O transporte traduz bem essa ideia de direito ao cotidiano?
O cotidiano seria andar de ônibus numa condução regular, decente, limpa, pontual. Não existe. Diariamente a gente vê atraso dos trens. Um incidente qualquer, os trens atrasam, fica aquele povo todo esperando. Você embarca como gado, é conduzido como gado.
E o aspecto ruim?
O ruim é que a cidade pode cair em mãos violentas, desajeitadas, mãos de sociopatas. Como é o que está acontecendo. Depredadores, vândalos, os que destroem tudo o que encontram. São os que têm raiva da cidade. Raiva porque a cidade não permite mais uma vida normal. Todos temos um pouco de raiva. Mas não é com raiva destrutiva que se conserta as coisas.
Por que esse movimento desencadeou agora?
Acúmulo de insatisfação. O brasileiro é vítima de promessas não cumpridas. É um mundo azul que está logo ali, mas nunca é atingido. Fiquei muito impressionado com um cartaz que dizia o seguinte: "Um professor vale mais que o Neymar". Achei muito interessante.
Os entusiasmos do país estão sendo conduzidos de maneira errada. E o governo, quando faz aqueles estádios monumentais, gasta fortunas, está nessa direção de favorecer mais o Neymar que o professor. Nossa professora que vai dar aula no meio rural, sem condução, com um sacrifício tremendo, essa é a maior heroína.

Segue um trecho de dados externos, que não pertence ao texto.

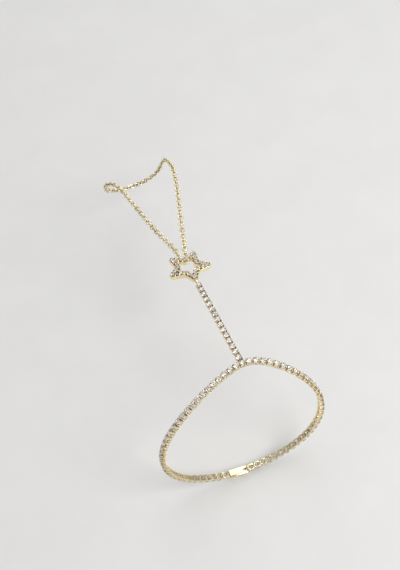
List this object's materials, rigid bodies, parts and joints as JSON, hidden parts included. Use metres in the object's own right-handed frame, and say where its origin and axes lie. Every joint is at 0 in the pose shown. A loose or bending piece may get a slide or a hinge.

Nos atos, quem levantava bandeira de partido era censurado.
Censurado e hostilizado. Coerência: não querem interferência desse tipo de gente. Seria uma espécie de apropriação por um partido. Se fosse apropriado por partido, todas as pretensões ficariam desfiguradas, muito diminuídas. Nada de oficialização. Mas isso é bom e mau. É preciso que esse movimento deságue numa instituição para ter continuidade. Por enquanto não há mostra disso, outro perigo. Os líderes, se é que existem, são líderes embuçados.
Deveriam criar um partido?
Agora, não. Mas no final, deveriam. Sem institucionalização essa coisa não se sustenta. Veja o que ocorreu com o Ocupe Wall Street. Veio o inverno e o derrotou. O inverno tem uma força. Isso é interessante também, depende de fatores imponderáveis. Suponhamos que nesses dias estivesse chovendo torrencialmente. Esse movimento não existiria. Por falta de condições meteorológicas.
O que achou do comportamento das autoridades?
Errático. Primeiro entraram com violência. Foram criticados e então ficaram tímidos demais. Na hora de agir, não agiram. Deixaram perpetrar barbaridades por medo de censura. Cruzaram os braços, com medo da mídia, da sociedade.
Está falando de Geraldo Alckmin?
Infelizmente, sim. Porque eu o admiro.
E o Haddad?
Também vale. Mas aí eu não digo infelizmente (risos).